Para alguns analistas internacionais, porém, o impacto do imposto tributário único mundial seria pequeno nas gigantes techs. Segundo o jornal britânico Financial Times, estas empresas já vêm se preparando para isso há algum tempo e refizeram suas estratégias tributárias recentemente. O Google, por exemplo, já teria mantido grande parte de sua propriedade intelectual nas Bermudas e a licenciou para outras filiais do grupo. Procurado pela reportagem de Mobile Time, o Google preferiu não comentar o assunto.

Ainda como descreve o Financial Times, o mercado de ações também não deve ser alterado significativamente, uma vez que os investidores perceberam que a ameaça aos lucros com a proposta não é assustadora para que os preços das ações sejam muito mexidos.

Brasil

O Brasil poderá obter cerca de R$ 5 bilhões de arrecadação adicional por ano se a taxa global mínima de 15% começar a valer por aqui. A estimativa é do Observatório Europeu de Tributação, sediado em Paris, e com financiamento da União Européia. Entretanto, este número é enganoso, porque nós já temos uma arrecadação alta. Portanto, este acordo mundial não parece fazer muito sentido aqui, dizem especialistas.

“A tributação global vai beneficiar claramente os países exportadores de capital. E o Brasil é importador de capital”, diz Gisele Bossa, advogada tributarista, sócia da Demarest, ex-conselheira do Carf (Conselho Administrativo de Recursos Fiscais), mestre e doutoranda em ciências jurídicas e econômicas pela Universidade de Coimbra. “Há uma tentativa internacional para evitar a evasão de receitas, mas esta não é a realidade brasileira. Nós já temos uma oneração. A gente já tributa muito. O acordo teria relevância para países que não capturam o tanto de receitas tributáveis quando comparados ao Brasil. O grande ponto é: o Brasil é exemplo de aplicação de imposto de renda retido na fonte”, explicou. Gisele lembrou ainda que, para as Big Techs, o acordo aqui no País também não se justifica, uma vez que elas já estão sediadas no Brasil e já pagam nossos impostos.

Bianca Xavier, professora de Direito Tributário da FGV-Direito Rio, concorda e ressalta que já existe o Digital Tax, recomendação de tributação específica da OCDE só para serviços digitais, que varia de 1% a 5% da receita. “O Google, Facebook etc já pagam todos os tributos no Brasil. Então aparece o Digital Tax. E agora uma tributação mínima mundial. É preciso tomar cuidado porque existem várias possibilidades que, se somadas, serão um desestímulo às atividades digitais”, disse Xavier.

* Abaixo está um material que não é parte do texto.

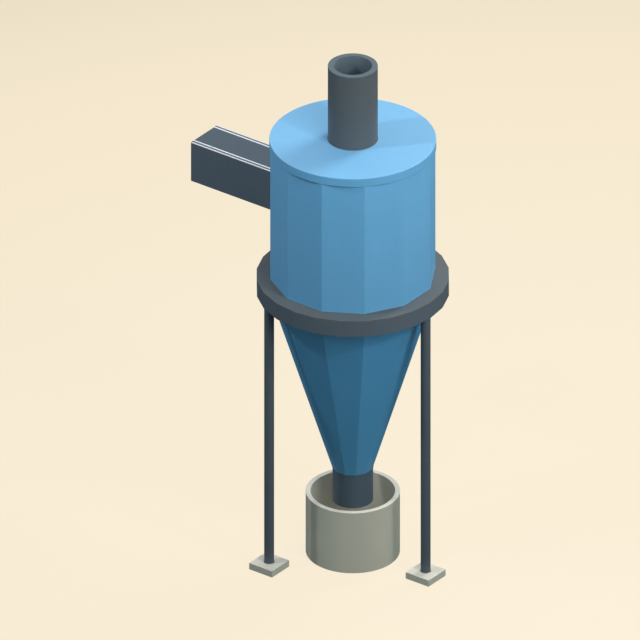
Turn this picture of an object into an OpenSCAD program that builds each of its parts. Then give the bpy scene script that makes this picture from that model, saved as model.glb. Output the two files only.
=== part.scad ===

Sem contar o ISS (Imposto sobre Serviço), já existente, o Congresso Nacional discute ainda outros dois PLs (Projetos de Lei) que, se aprovados, incidirão ainda mais cargas tributárias nas empresas de tecnologia e são criticados por especialistas: a Contribuição Social sobre Serviços Digitais (CSSD) e a Contribuição de Intervenção no Domínio Econômico (CIDE-Digital). “Nenhum destes PLs param em pé. Quando você fala em contribuição, tem que ter um destino específico, caso contrário há inconstitucionalidade”, apontou Bossa.

Por fim, a advogada tributarista não acredita que o acordo seja efetivamente adotado por todos os países signatários, uma vez que há uma diversidade de regimes tributários, de realidades e de interesses. “Cada país tem a soberania de tributar do jeito que quiser. Este acordo é apenas um compromisso. Se o país achar que não vale a pena, não vai aderir. E se não houver a adesão global, infelizmente, não servirá para nada”.